If you run the above query you should get back both the apple and banana documents. Try the query again using the prefix ‘gra’.

curl -XPOST 'localhost:9200/completionidx/fruit/_search?pretty' -H 'Content-Type: application/json' -d'
{
  "suggest": {
    "name-of-this-suggest": {
      "prefix": "gra",
      "completion": {
        "field": "suggestions"
      }
    }
  }
}
'
You should only get back the apple document because ‘gra’ matches the ‘granny’ suggestion for that document.

When would you use a completion suggester? One great use case is a tagging system. Say you’re building a music library and you want to add tags to your songs so users can find them by searching for the music genre.
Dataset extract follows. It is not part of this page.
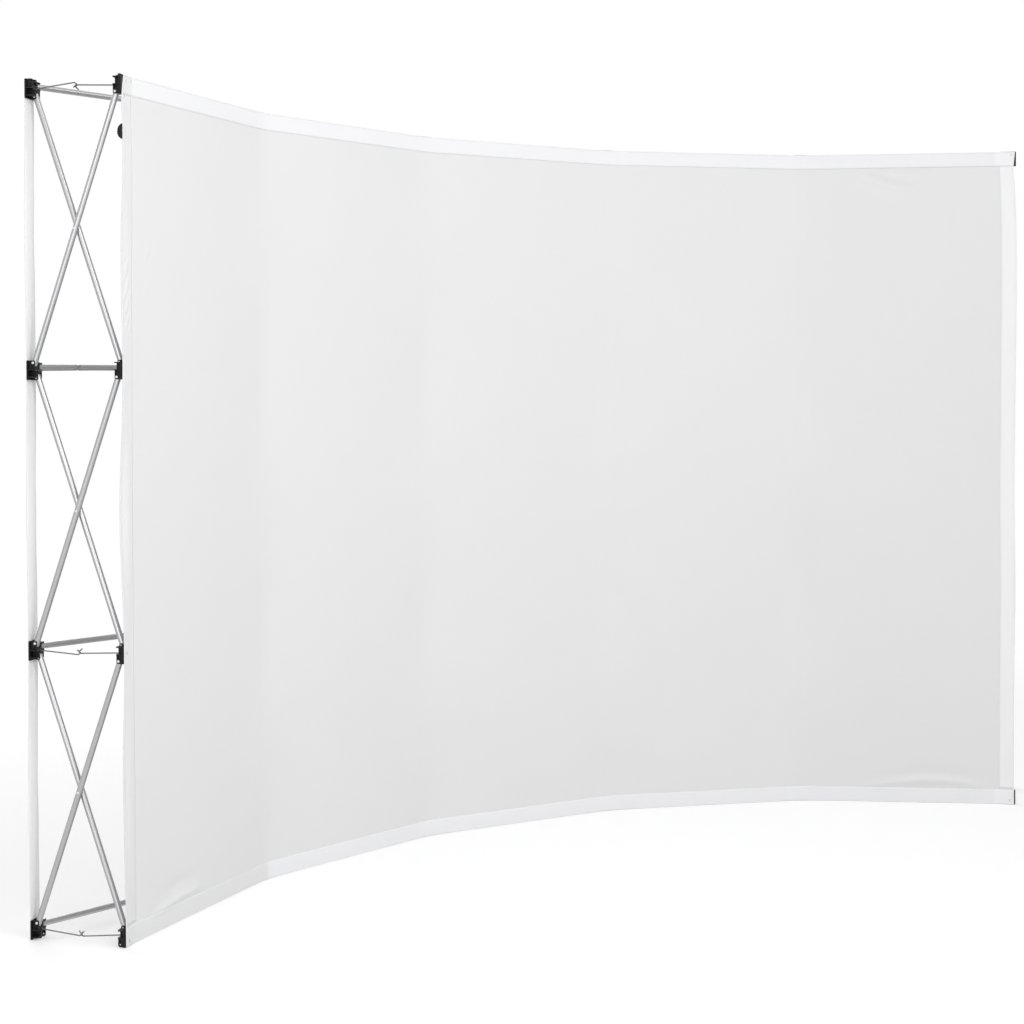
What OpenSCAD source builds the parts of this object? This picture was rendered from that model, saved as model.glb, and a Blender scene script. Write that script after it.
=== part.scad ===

For example:

{
  "name": "Shadow Of The Day",
  "band": "Linkin Park",
  "tags": {
    "input": ["rock", "alternative"]
  }
}

Searching for ‘roc’ would return all songs tagged as ‘rock’ songs like the one above.

To free up resources delete the index we just created with curl.

curl -XDELETE 'http://localhost:9200/completionidx'

Choosing Between The Two Autocompletion Methods

The following is excerpted from the Elasticsearch website.

When you need search-as-you-type for text which has a widely known order, such as movie or song titles, the completion suggester is a much more efficient choice than edge N-grams. Edge N-grams have the advantage when trying to autocomplete words that can appear in any order.

In other words, if the end user is already familiar with how the text will be ordered, for example alphabetically, use a completion suggester. If they are not already familiar with how the text will be ordered, prefer an edge n-gram.

Conclusion

There you have it. Two different methods for autocompletion with Elasticsearch. There’s quite a bit I didn’t cover such as how you’d wire things up on the front end. I’ve used kendo autocomplete fields with good results in the past. There’s also much more to completion suggesters, and suggesters in general, than I’ve covered here. This should be enough to get you started though. Good luck with your projects!